We of the Australian society eschewed Biblical arguments, and relied on the fact that most people simply assumed a spherical earth, thinking that they could ''prove'' it by common sense and the smattering of science they had learnt. Most couldn't, certainly not in mere argument without recourse to experiment, and things such as the horizon could be easily explained away.
Nineteenth century flat earthers tried to appeal to a pseudo-scientific reason, but via a form of scientific method which, while pretending to respect evidence, found it easy to reject any evidence which did not suit. One pioneer described this as Zetetics - a set of techniques now most commonly (ab)used by nutters who believe in the paranormal, messages from the afterlife, and the paraphernalia of the new age.

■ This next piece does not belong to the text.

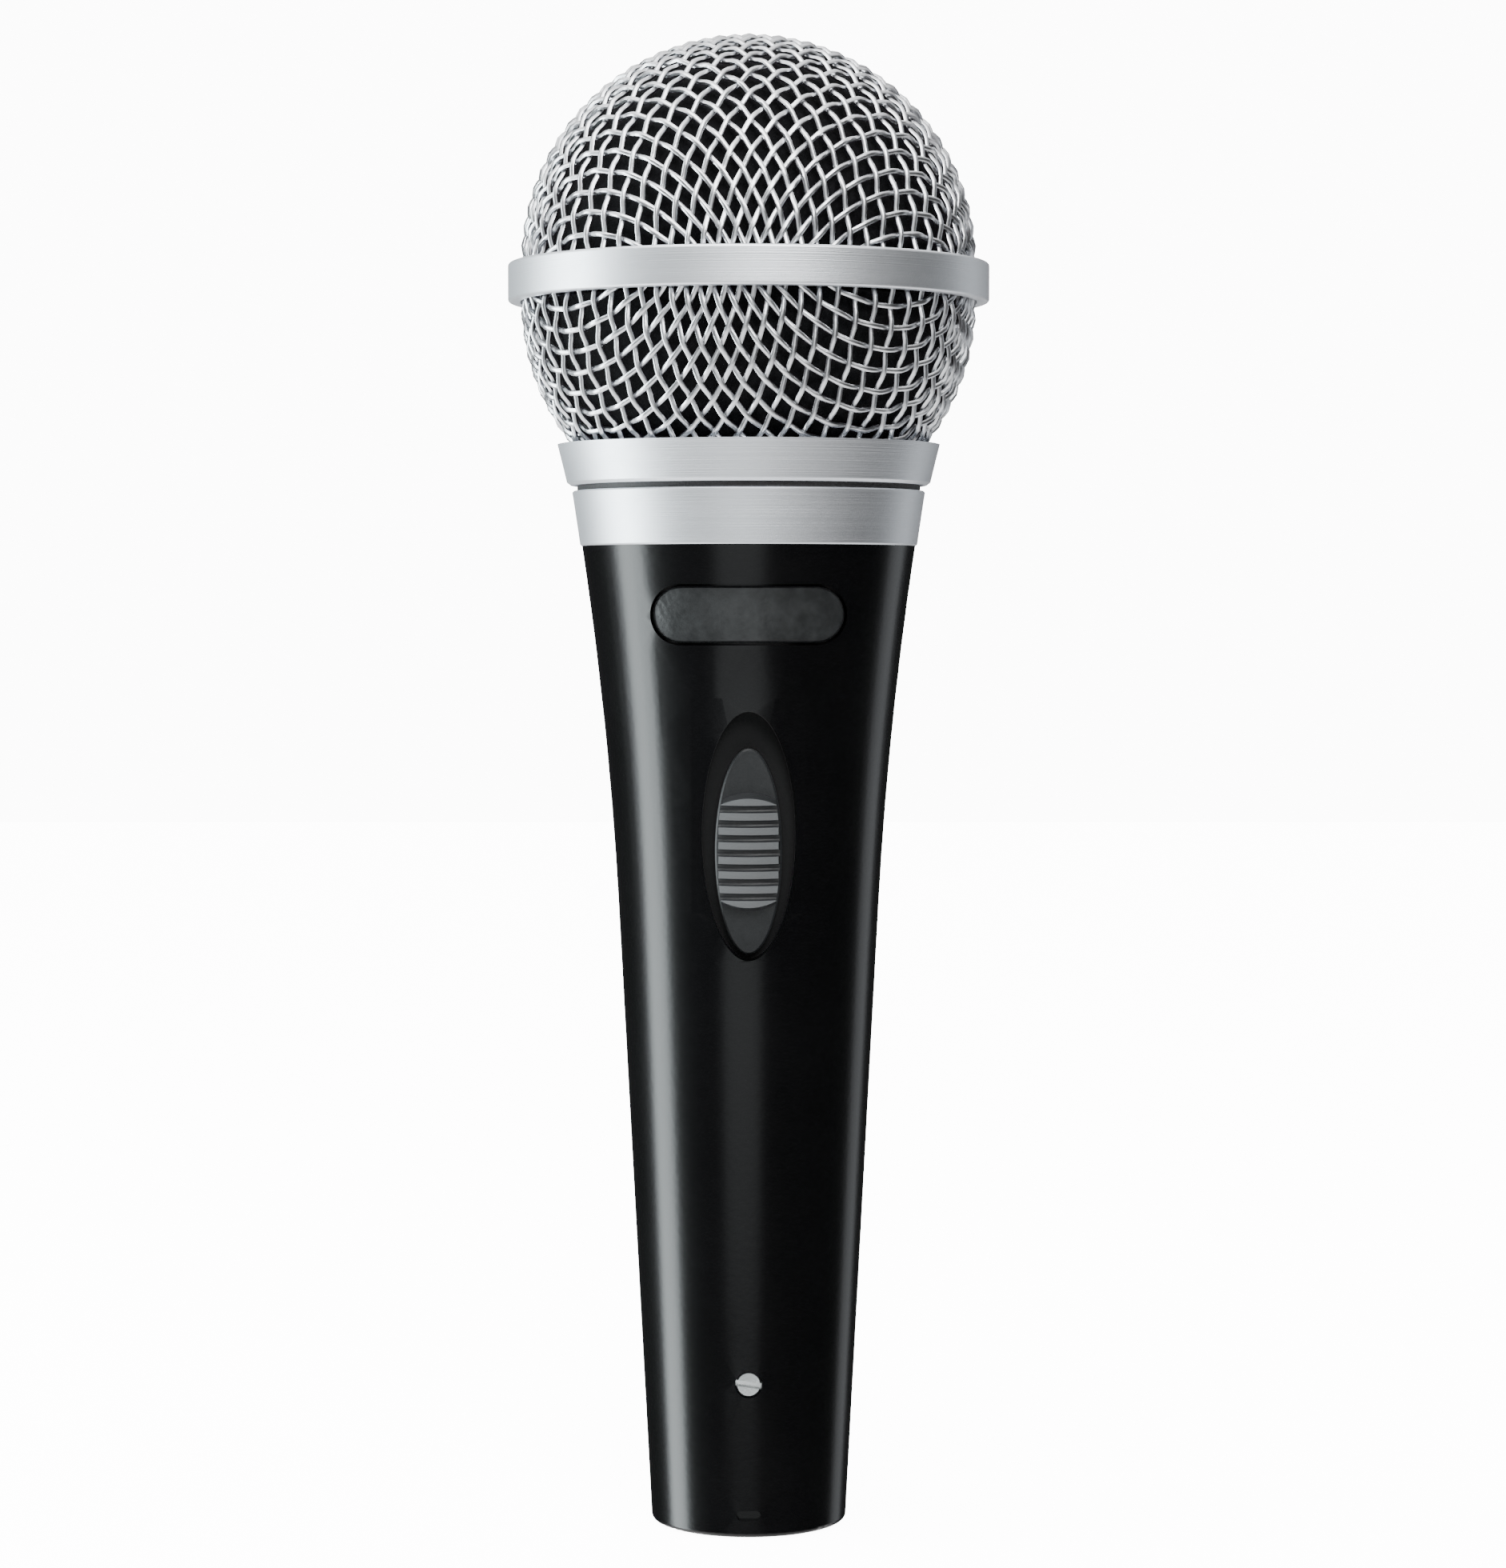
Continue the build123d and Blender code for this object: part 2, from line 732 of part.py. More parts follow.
def make_magnet_carrier():
    """Ring that centres the magnet cup and carries the rim of the diaphragm."""
    body = ring(cup_radius + slip, film_edge_radius, cup_z, film_z)
    for i in range(rear_slots):
        cutter = Pos(film_edge_radius, 0, (cup_z + film_z) / 2) * Cylinder(0.6, 2 * coil_height)
        body -= Rot(0, 0, (i + 0.5) * 360 / rear_slots) * cutter
    return body


def make_voice_coil():
    return ring(coil_radius, coil_outer_radius, film_z - coil_height, film_z)


def make_dome():
    """Thin spherical cap over the voice coil."""
    edge = coil_outer_radius
    radius = (edge * edge + dome_height * dome_height) / (2 * dome_height)
    centre = Pos(0, 0, film_z + film + dome_height - radius)
    shell = centre * Sphere(radius) - centre * Sphere(radius - film)
    return shell & ring(0, edge, film_z, film_z + 2 * dome_height)


def make_surround():
    """Rolled edge of the diaphragm, from the dome out to the clamped rim."""
    start = coil_outer_radius + slip / 2
    middle = (start + surround_outer_radius) / 2

    def roll(z):
        return ThreePointArc(
            (start, z), (middle, z + surround_roll), (surround_outer_radius, z)
        )

    upper, lower = roll(film_z + film), roll(film_z)
    return lathe([
        upper, Line(upper @ 1, (film_edge_radius, film_z + film)),
        Line((film_edge_radius, film_z + film), (film_edge_radius, film_z)),
        Line((film_edge_radius, film_z), lower @ 1), lower, Line(lower @ 0, upper @ 0),
    ])


def make_clamp_ring():
    low_z = film_z + film
    return ring(surround_outer_radius, film_edge_radius, low_z, low_z + clamp_ring_height)


def make_resonator_cap():
    top_z = housing_top_z + cap_height
    seat_z = film_z + film + clamp_ring_height
    inner = surround_outer_radius
    cap = turned(
        (inner, seat_z), (film_edge_radius, seat_z), (film_edge_radius, housing_top_z),
        (cartridge_radius, housing_top_z), (cartridge_radius, top_z), (0, top_z),
        (0, top_z - cap_plate), (inner, top_z - cap_plate),
    )
    rim = cap.edges().filter_by(GeomType.CIRCLE).sort_by(Axis.Z)[-1]
    cap = fillet(rim, 1.2)
    for count, radius in ((1, 0), (6, 0.3 * cartridge_radius), (12, 0.6 * cartridge_radius)):
        for i in range(count):
            hole = Pos(radius, 0, top_z) * Cylinder(cap_hole_radius, 3 * cap_plate)
            cap -= Rot(0, 0, i * 360 / count) * hole
    return cap


def make_front_cloth():
    top_z = housing_top_z + cap_height - cap_plate
    return ring(0, surround_outer_radius - slip, top_z - cloth_thickness, top_z)


def make_felt():
    return ring(0, housing_inner_radius - slip, felt_z, cup_z)


def make_terminal_board():
    body = ring(0, board_radius, cartridge_z - board_thickness, cartridge_z)
    for side in (-1, 1):
        body -= Pos(side * cartridge_lug_x, 0, cartridge_z) * Box(0.6, 1.6, 4 * board_thickness)
    return body


def make_cartridge_lugs():
    length = board_thickness + cartridge_lug_length
    lugs = [
        Pos(side * cartridge_lug_x, 0, cartridge_z - length / 2) * Box(0.6, 1.6, length)
        for side in (-1, 1)
    ]
    return Compound(children=lugs)


# grille


def make_band():
    inner = mesh_radius + slip
    rib_low = band_middle_z - band_rib_height / 2
    rib_high = band_middle_z + band_rib_height / 2
    band = turned(
        (inner, band_z), (band_radius, band_z), (band_radius, band_top_z), (inner, band_top_z),
        (inner, rib_high), (inner - band_rib_depth, rib_high),
        (inner - band_rib_depth, rib_low), (inner, rib_low),
    )
    rims = band.edges().filter_by(GeomType.CIRCLE).sort_by(SortBy.RADIUS)[-2:]
    return fillet(rims, band_edge)


def make_collar():
    """Threaded ring with a channel in its top that holds the foot of the bowl."""
    bore = neck_radius + thread_clearance
    channel_outer = collar_top_radius - collar_lip
    channel_inner = mesh_foot_radius - mesh_thickness - slip
    floor_z = collar_top_z - mesh_skirt
    body = turned(
        (bore, collar_z), (collar_bottom_radius, collar_z), (collar_top_radius, collar_top_z),
        (channel_outer, collar_top_z), (channel_outer, floor_z), (channel_inner, floor_z),
        (channel_inner, collar_top_z), (bore, collar_top_z),
    )
    outside = body.edges().filter_by(GeomType.CIRCLE).sort_by(SortBy.RADIUS)
    low_edge = [e for e in outside if abs(e.radius - collar_bottom_radius) < 1e-6]
    return chamfer(low_edge, silver_edge)


def make_gasket():
    bore = neck_radius + thread_clearance
    outer = neck_ring_top_radius - 0.6
    return ring(bore, outer, ring_top_z, collar_z)


def make_upper_mesh():
    low = band_middle_z + band_rib_height / 2 + slip
    return dome_shell(mesh_radius, mesh_radius - mesh_thickness, band_top_z, low)


def make_lower_mesh():
    foot = collar_top_z - mesh_skirt
    top = band_middle_z - band_rib_height / 2 - slip
    return bowl_shell(0, mesh_thickness, foot, top)


def make_upper_foam():
    outer = mesh_radius - mesh_thickness - slip
    return dome_shell(outer, outer - foam_thickness, band_top_z, band_middle_z + slip)


def make_lower_foam():
    outset = mesh_thickness + slip
    foam = bowl_shell(outset, outset + foam_thickness, collar_top_z - mesh_skirt, band_middle_z)
    keep = ring(0, 2 * mesh_radius, collar_top_z + slip, band_middle_z - slip)
    return foam & keep


# leads


def lead(points):
    """Insulated wire along straight runs joined by round bends."""
    path = FilletPolyline(*points, radius=lead_bend)
    start = Plane(origin=path @ 0, z_dir=path % 0)
    return sweep(start * Circle(lead_radius), path=path)


def lug_tip(side, row):
    """Inner end of one switch terminal, and a point further in towards the middle."""
    x = side * lug_spacing / 2
    y = switch_body_middle() + row * lug_pitch
    tip = switch_plane.from_local_coords((x, y, lug_tip_depth()))
    inner = switch_plane.from_local_coords((x, y, lug_tip_depth() - 3.6))
    return tip, inner


def make_upper_lead(side):
    tip, inner = lug_tip(side, 1)
    end_z = cartridge_z - board_thickness - cartridge_lug_length
    above = Vector(side * cartridge_lug_x, 0, end_z - 6)
    return lead([tip, inner, above, Vector(above.X, above.Y, end_z)])


def make_lower_lead(side, number):
    tip, inner = lug_tip(side, -1)
    x, y = pin_place(number)
    end_z = insert_top_z + 1.0
    return lead([tip, inner, Vector(x, y, end_z + 12), Vector(x, y, end_z)])


# the parts

parts = {
    "handle": make_handle(),
    "neck_ring": make_neck_ring(),
    "nameplate": make_nameplate(),
    "xlr_insert": make_insert(),
    "xlr_pin_1": make_pin(1),
    "xlr_pin_2": make_pin(2),
    "xlr_pin_3": make_pin(3),
    "xlr_lock_screw": make_lock_screw(),
    "xlr_ground_tab": make_ground_tab(),
    "switch_knob": make_knob(),
    "switch_plate": make_switch_plate(),
    "switch_screws": make_switch_screws(),
    "switch_housing": make_switch_housing(),
    "switch_lugs": make_switch_lugs(),
    "switch_lever": make_switch_lever(),
    "switch_contacts": make_switch_contacts(),
    "cartridge_housing": make_cartridge_housing(),
    "shock_mount": make_shock_mount(),
    "magnet_cup": make_magnet_cup(),
    "magnet": ring(0, magnet_radius, magnet_z, pole_z),
    "pole_piece": ring(0, pole_radius, pole_z, pole_top_z),
    "magnet_carrier": make_magnet_carrier(),
    "voice_coil": make_voice_coil(),
    "diaphragm_dome": make_dome(),
    "diaphragm_surround": make_surround(),
    "diaphragm_clamp_ring": make_clamp_ring(),
    "resonator_cap": make_resonator_cap(),
    "front_cloth": make_front_cloth(),
    "damping_felt": make_felt(),
    "terminal_board": make_terminal_board(),
    "cartridge_lugs": make_cartridge_lugs(),
    "grille_band": make_band(),
    "grille_collar": make_collar(),
    "grille_gasket": make_gasket(),
    "upper_mesh": make_upper_mesh(),
    "lower_mesh": make_lower_mesh(),
    "upper_foam": make_upper_foam(),
    "lower_foam": make_lower_foam(),
    "lead_cartridge_hot": make_upper_lead(1),
    "lead_cartridge_cold": make_upper_lead(-1),
    "lead_output_hot": make_lower_lead(1, 2),
    "lead_output_cold": make_lower_lead(-1, 3),
}

os.makedirs("parts", exist_ok=True)
for name, shape in parts.items():
    export_step(shape, f"parts/{name}.step")

print("overall height", round(band_top_z + mesh_radius, 2))
print("widest", round(2 * band_radius, 2))
print("switch travel", round(switch_travel, 3), "tilt", round(degrees(switch_tilt), 3))
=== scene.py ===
import bpy
import bmesh
import json
from math import cos, pi, radians, sin
from mathutils import Matrix, Vector


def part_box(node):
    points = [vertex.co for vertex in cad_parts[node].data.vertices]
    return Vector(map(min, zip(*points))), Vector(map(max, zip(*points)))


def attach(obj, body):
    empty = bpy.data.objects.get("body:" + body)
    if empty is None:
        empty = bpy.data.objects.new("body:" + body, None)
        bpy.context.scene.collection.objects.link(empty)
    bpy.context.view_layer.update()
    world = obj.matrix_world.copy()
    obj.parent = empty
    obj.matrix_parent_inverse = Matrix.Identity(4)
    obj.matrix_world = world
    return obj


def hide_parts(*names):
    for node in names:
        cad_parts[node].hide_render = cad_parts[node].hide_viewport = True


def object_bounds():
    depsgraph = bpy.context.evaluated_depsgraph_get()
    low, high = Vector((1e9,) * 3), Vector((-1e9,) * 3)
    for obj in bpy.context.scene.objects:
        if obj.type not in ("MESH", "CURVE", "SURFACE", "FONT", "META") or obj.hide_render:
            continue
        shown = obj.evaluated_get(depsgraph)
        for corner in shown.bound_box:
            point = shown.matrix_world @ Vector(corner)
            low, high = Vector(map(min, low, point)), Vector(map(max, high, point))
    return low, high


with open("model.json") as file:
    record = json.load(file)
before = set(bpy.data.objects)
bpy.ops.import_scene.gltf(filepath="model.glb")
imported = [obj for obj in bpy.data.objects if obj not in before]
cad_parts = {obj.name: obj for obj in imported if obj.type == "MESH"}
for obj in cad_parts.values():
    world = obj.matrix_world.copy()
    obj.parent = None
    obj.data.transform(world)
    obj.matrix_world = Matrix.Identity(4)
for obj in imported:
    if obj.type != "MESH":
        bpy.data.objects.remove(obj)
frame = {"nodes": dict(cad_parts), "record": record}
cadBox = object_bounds()
mm = 0.001


# small helpers for working as by hand

def clearSelection():
    if bpy.context.object and bpy.context.object.mode != "OBJECT":
        bpy.ops.object.mode_set(mode="OBJECT")
    bpy.ops.object.select_all(action="DESELECT")


def makeActive(piece):
    clearSelection()
    piece.select_set(True)
    bpy.context.view_layer.objects.active = piece


def named(name):
    piece = bpy.context.object
    piece.name = name
    piece.data.name = name
    return piece


def pickFaces(piece, test):
    # leaves the piece in edit mode with only the faces that pass the test selected
    makeActive(piece)
    bpy.ops.object.mode_set(mode="EDIT")
    bpy.ops.mesh.select_mode(type="FACE")
    bpy.ops.mesh.select_all(action="DESELECT")
    mesh = bmesh.from_edit_mesh(piece.data)
    for face in mesh.faces:
        face.select = test(face)
    mesh.select_flush(True)
    bmesh.update_edit_mesh(piece.data)


def leaveEdit():
    bpy.ops.object.mode_set(mode="OBJECT")


def applyAll(piece):
    makeActive(piece)
    for modifier in list(piece.modifiers):
        bpy.ops.object.modifier_apply(modifier=modifier.name)


def settle(piece):
    # place goes into the mesh, so the object sits at the origin
    makeActive(piece)
    bpy.ops.object.transform_apply(location=True, rotation=True, scale=True)


def outward(piece):
    makeActive(piece)
    bpy.ops.object.mode_set(mode="EDIT")
    bpy.ops.mesh.select_all(action="SELECT")
    bpy.ops.mesh.remove_doubles(threshold=0.000005)
    bpy.ops.mesh.normals_make_consistent(inside=False)
    leaveEdit()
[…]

Occasionally deadly serious people, most famously the scientist Alfred Russell Wallace would be goaded by challenges from flat earthers to prove the rotundity of the earth. He could, indeed did, by a famous experiment on the Bedford Canal but failed to reckon with the capacity of his opponents to deny what they had seen, to misrepresent what had occurred and ultimately to claim their own vindication. It was he, not them, who was bamboozled and lost money and reputation, if only for his foolishness in ever getting involved. By then, anyway, true believers could cope with adverse circumstance or easy counter arguments. Adversity and diabolic reason, as so often for nutters, only renewed the sense of a noble crusade against powerful enemies.